The incident spreads through WhatsApp. Screenshots. Voice notes. Interpretations. Suddenly, everyone becomes a judge. The same people who were running behind a dog now run behind gossip. What was a personal conversation becomes public entertainment.

Here is where Pennum Porattum becomes quietly brilliant.

In the first phase, Kumar is criticised. Then the language changes. The tone changes. The blame shifts.

And like always, it settles on the woman.

The film does not scream about patriarchy. It shows it in casual sentences. In laughter. In the friend circle, jokes. In wedding arrangements.

Around this central conflict, the film keeps sprinkling small observations. Men accusing others of illicit affairs while hiding their own secrets.

Friends switch sides depending on the public mood. People pretending to be progressive while carrying deep-rooted bias. The humour is constant, but it has teeth.

Technically, the film stays grounded. The cinematography captures the locality without beautifying it artificially. The background score never overwhelms the scene.

The direction by Rajesh Madhavan and Ravi Sankar’s writing trusts silence as much as dialogue. Even statues and framed photographs feel symbolic.

Pennum Porattum is completely bonkers in the best possible way.

It carries the chaotic energy of films like Thinkalazhcha Nishchayam and Jallikattu, blending absurdity with sharp social observation.

The film seems fully aware of its madness and leans into it confidently. It follows a familiar framework of small-town chaos spiralling out of control, almost as if it understands what audiences loved in those earlier films and amplifies those elements.

At the same time, it stretches itself into something like a folk musical, using rhythm, repetition and heightened moments to reveal the most basic instincts of human nature.

Of course, the film is not without flaws. There are moments where the animal appears visibly stressed, which can make certain sequences uncomfortable to watch.

Another lingering confusion is around the term Payittu. The film mentions it, but never clearly explains what it means, and even searching for it later does not provide satisfying clarity. That ambiguity might be intentional, but it leaves viewers slightly disconnected.

Visually, the film sometimes overindulges.

There is noticeable environmental alteration and an excessive use of slow-motion shots that feel unnecessary. A tighter approach might have made the storytelling sharper.

Still, one undeniable strength of Pennum Porattum is that it introduces fresh talent to the industry. The new faces bring authenticity and unpredictability that elevate the film’s raw appeal.

It portrays a society that feeds on rumours, amplifies trivial incidents and turns everyday misunderstandings into grand spectacles. The plot is outrageous, unpredictable and unapologetically loud, yet beneath the madness lies a sharp commentary on human behaviour and collective obsession with scandal.

The animal handlers deserve appreciation for making the dog’s performance look so convincing and integral to the narrative.

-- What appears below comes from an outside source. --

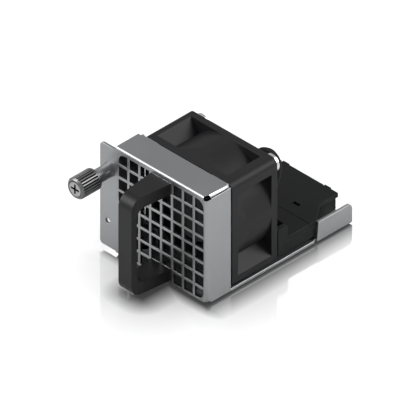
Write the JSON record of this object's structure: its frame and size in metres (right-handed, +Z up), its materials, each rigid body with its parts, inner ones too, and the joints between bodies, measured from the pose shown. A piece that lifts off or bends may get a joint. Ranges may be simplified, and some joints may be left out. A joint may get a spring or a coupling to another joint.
{
  "type": "hot-swappable fan module",
  "caption": "Plug-in fan module: a square axial fan on a bent sheet tray with a grille panel, pull handle, captive thumbscrew and rear plug housing.",
  "frame": {"origin": "underside of the tray, in the middle of its width and of its depth from front panel to rear edge", "axes": "+X towards the side with the front flange (away from the ear), +Y from the front panel to the rear plug, +Z up"},
  "size_m": [0.0489, 0.0845, 0.0423],
  "materials": {
    "satin_steel": "zinc-plated steel sheet, satin",
    "bright_steel": "nickel-plated steel, bright",
    "dark_nickel": "nickel-plated, satin",
    "fan_plastic": "glass-filled PBT, moulded matte",
    "handle_plastic": "moulded nylon, matte",
    "housing_plastic": "moulded ABS, matte",
    "plug_plastic": "nylon, natural",
    "ferrite": "bonded ferrite magnet",
    "copper": "enamelled copper wire",
    "brass_insert": "turned brass",
    "gold_contact": "gold-plated",
    "circuit_board": "solder-masked glass epoxy",
    "lead_sleeve": "black sleeved leads"
  },
  "bodies": {
    "root": {"tray": "satin_steel", "clinch_nuts": "bright_steel", "fan_screws": "bright_steel", "fan_frame": "fan_plastic", "front_bearing": "bright_steel", "rear_bearing": "bright_steel", "stator_core": "bright_steel", "stator_windings": "copper", "motor_board": "circuit_board", "pull_handle": "handle_plastic", "handle_inserts": "brass_insert", "handle_screws": "bright_steel", "thumbscrew_sleeve": "dark_nickel", "thumbscrew_spring": "bright_steel", "housing_base": "housing_plastic", "lead_cover": "housing_plastic", "plug_cover": "housing_plastic", "interface_board": "circuit_board", "backplane_connector": "housing_plastic", "connector_contacts": "gold_contact", "lead_header": "plug_plastic", "lead_plug": "plug_plastic", "fan_leads": "lead_sleeve"},
    "rotor": {"impeller": "fan_plastic", "rotor_yoke": "bright_steel", "rotor_magnet": "ferrite", "fan_shaft": "bright_steel", "bearing_spring": "bright_steel", "shaft_clip": "bright_steel"},
    "thumbscrew_slider": {"thumbscrew_washer": "bright_steel"},
    "thumbscrew_head": {"thumbscrew_knob": "dark_nickel", "thumbscrew_screw": "bright_steel"}
  },
  "joints": [
    {"name": "rotor_spin", "type": "hinge", "parent": "root", "child": "rotor", "pos_m": [0, -0.01, 0.021], "axis": [0, 1, 0], "continuous": true},
    {"name": "thumbscrew_push", "type": "slide", "parent": "root", "child": "thumbscrew_slider", "axis": [0, 1, 0], "range_m": [0, 0.004], "stiffness_N_per_m": 300, "springref_m": -0.002, "deforming": ["thumbscrew_spring"]},
    {"name": "thumbscrew_turn", "type": "hinge", "parent": "thumbscrew_slider", "child": "thumbscrew_head", "pos_m": [-0.0239, -0.045, 0.0316], "axis": [0, 1, 0], "continuous": true}
  ]
}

The animal does not feel like a prop but like a living character driving the chaos.

And for a debut attempt, hats off to Rajesh Madhavan for daring to bring such an experimental and unconventional subject to the screen. It is not easy to build a story around gossip, a dog, and village morality and still make it engaging.

What truly stands out is how the politics of the film are indirectly loud. It never screams ideology, yet the social commentary is unmistakable.

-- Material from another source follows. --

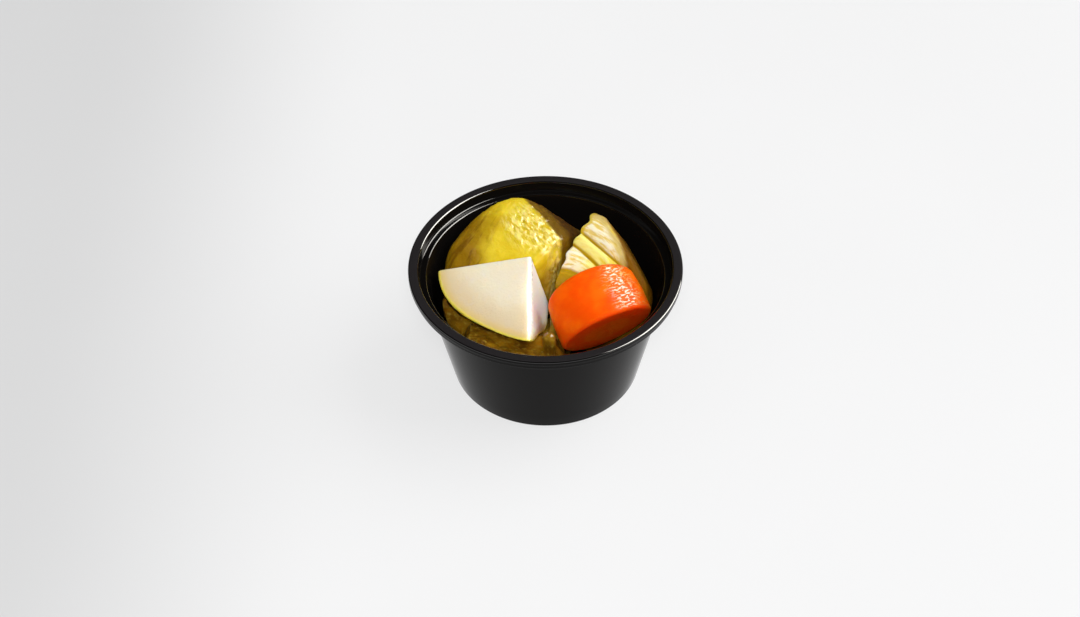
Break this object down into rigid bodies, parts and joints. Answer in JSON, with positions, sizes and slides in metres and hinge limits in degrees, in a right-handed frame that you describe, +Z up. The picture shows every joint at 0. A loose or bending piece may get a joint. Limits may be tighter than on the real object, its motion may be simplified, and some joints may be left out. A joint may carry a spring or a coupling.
{
  "type": "bowl of pickles",
  "caption": "Small round black plastic cup with a ledged rim, filled with chunky mixed pickles: radish wedge, carrot chunk and folded cabbage leaves.",
  "frame": {"origin": "centre of the cup's foot, on the surface it stands on", "axes": "+Z up through the cup's mouth, +X to the right and -Y to the front of the bowl"},
  "size_m": [0.0744, 0.0744, 0.0385],
  "materials": {
    "cup": "moulded black polypropylene, semi-gloss, with a satin rim",
    "radish_wedge": "moist cream-white root flesh, translucent, with a thin yellow rind edge",
    "carrot_chunk": "wet orange root flesh with darker red-orange cut ends",
    "cabbage_bundle": "wet, wrinkled yellow-green pickled leaf",
    "cabbage_wedge": "wet, cream to yellow-green layered leaf ribs",
    "cabbage_front": "wet olive-brown pickled leaf",
    "cabbage_left": "wet olive-brown pickled leaf",
    "cabbage_middle": "wet dark olive pickled leaf"
  },
  "bodies": {
    "root": {"cup": "cup", "radish_wedge": "radish_wedge", "carrot_chunk": "carrot_chunk", "cabbage_bundle": "cabbage_bundle", "cabbage_wedge": "cabbage_wedge", "cabbage_front": "cabbage_front", "cabbage_left": "cabbage_left", "cabbage_middle": "cabbage_middle"}
  },
  "joints": []
}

The chaos of society, the deep-rooted patriarchy, the casual objectification of women and the way blame is conveniently shifted onto them are all portrayed with uncomfortable honesty.

The film exposes how quickly a community can turn against a woman while protecting male ego, how gossip becomes judgment, and how moral policing hides behind tradition.

Beneath the humour and madness lies a biting reflection of a society that thrives on scandal and suppresses female agency, making the satire sharper than it first appears.

Also, it powerfully suggests that human cruelty and ego are so toxic that even animals choose to run away from people and their deeds.

Timeline Verdict: 

Pennum Porattum stands out for its fresh faces, raw and natural performances, and Rajesh Madhavan’s bold, experimental direction that fearlessly dives into social chaos.